- _Data provided_:
○ ○ ○ ○ ○

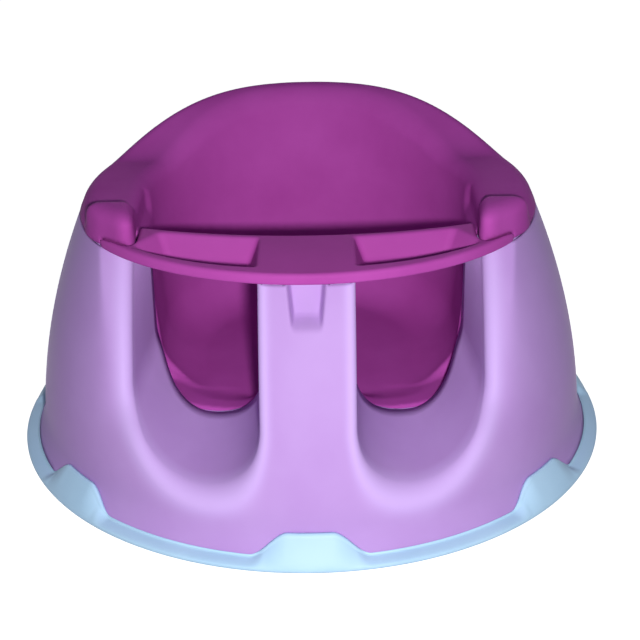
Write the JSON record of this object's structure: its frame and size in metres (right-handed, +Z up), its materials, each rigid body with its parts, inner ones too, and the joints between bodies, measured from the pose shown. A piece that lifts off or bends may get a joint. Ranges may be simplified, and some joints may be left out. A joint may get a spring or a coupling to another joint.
{
  "type": "baby floor seat",
  "caption": "Free-standing floor seat for a baby: domed hard shell with leg openings, soft lift-out seat insert, sliding crescent tray and a non-slip lobed ring round the foot.",
  "frame": {"origin": "on the floor under the middle of the foot ring", "axes": "+Z up, the front with the tray and the leg openings faces -Y, +X is the child's left"},
  "size_m": [0.413, 0.413, 0.21],
  "materials": {
    "shell": "satin moulded plastic",
    "pan": "satin moulded plastic",
    "trim": "soft matte",
    "plate": "satin moulded plastic",
    "screws": "plain",
    "insert": "smooth soft skin",
    "tray": "satin moulded plastic"
  },
  "bodies": {
    "base": {"outer_shell": "shell", "seat_pan": "pan", "base_trim": "trim", "base_plate": "plate", "rim_screws": "screws", "post_screws": "screws"},
    "insert": {"seat_insert": "insert"},
    "tray": {"tray": "tray"}
  },
  "joints": [
    {"name": "insert_lift", "type": "slide", "parent": "base", "child": "insert", "axis": [0, 0, 1], "range_m": [0, 0.18]},
    {"name": "tray_slide", "type": "slide", "parent": "insert", "child": "tray", "axis": [0, -1, 0], "range_m": [0, 0.12]}
  ]
}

○ ○ ○ ○ ○

- _Aim of the exercise_: Repeat every line of the material exactly as given.

- _Task output_:
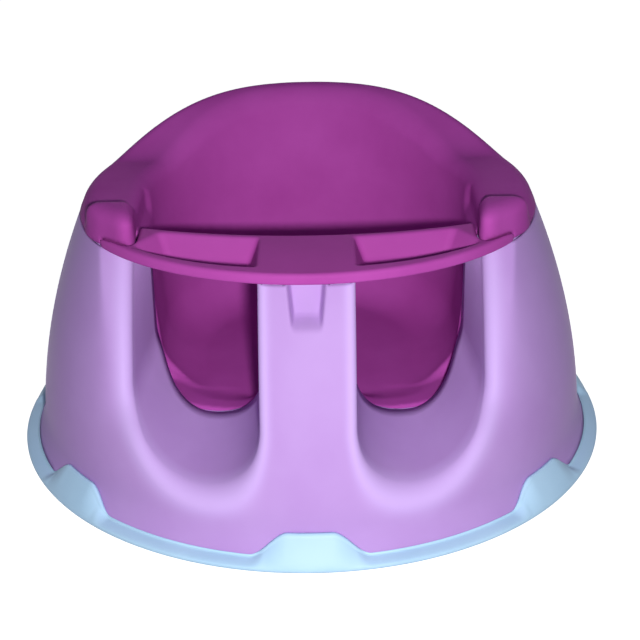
Write the JSON record of this object's structure: its frame and size in metres (right-handed, +Z up), its materials, each rigid body with its parts, inner ones too, and the joints between bodies, measured from the pose shown. A piece that lifts off or bends may get a joint. Ranges may be simplified, and some joints may be left out. A joint may get a spring or a coupling to another joint.
{
  "type": "baby floor seat",
  "caption": "Free-standing floor seat for a baby: domed hard shell with leg openings, soft lift-out seat insert, sliding crescent tray and a non-slip lobed ring round the foot.",
  "frame": {"origin": "on the floor under the middle of the foot ring", "axes": "+Z up, the front with the tray and the leg openings faces -Y, +X is the child's left"},
  "size_m": [0.413, 0.413, 0.21],
  "materials": {
    "shell": "satin moulded plastic",
    "pan": "satin moulded plastic",
    "trim": "soft matte",
    "plate": "satin moulded plastic",
    "screws": "plain",
    "insert": "smooth soft skin",
    "tray": "satin moulded plastic"
  },
  "bodies": {
    "base": {"outer_shell": "shell", "seat_pan": "pan", "base_trim": "trim", "base_plate": "plate", "rim_screws": "screws", "post_screws": "screws"},
    "insert": {"seat_insert": "insert"},
    "tray": {"tray": "tray"}
  },
  "joints": [
    {"name": "insert_lift", "type": "slide", "parent": "base", "child": "insert", "axis": [0, 0, 1], "range_m": [0, 0.18]},
    {"name": "tray_slide", "type": "slide", "parent": "insert", "child": "tray", "axis": [0, -1, 0], "range_m": [0, 0.12]}
  ]
}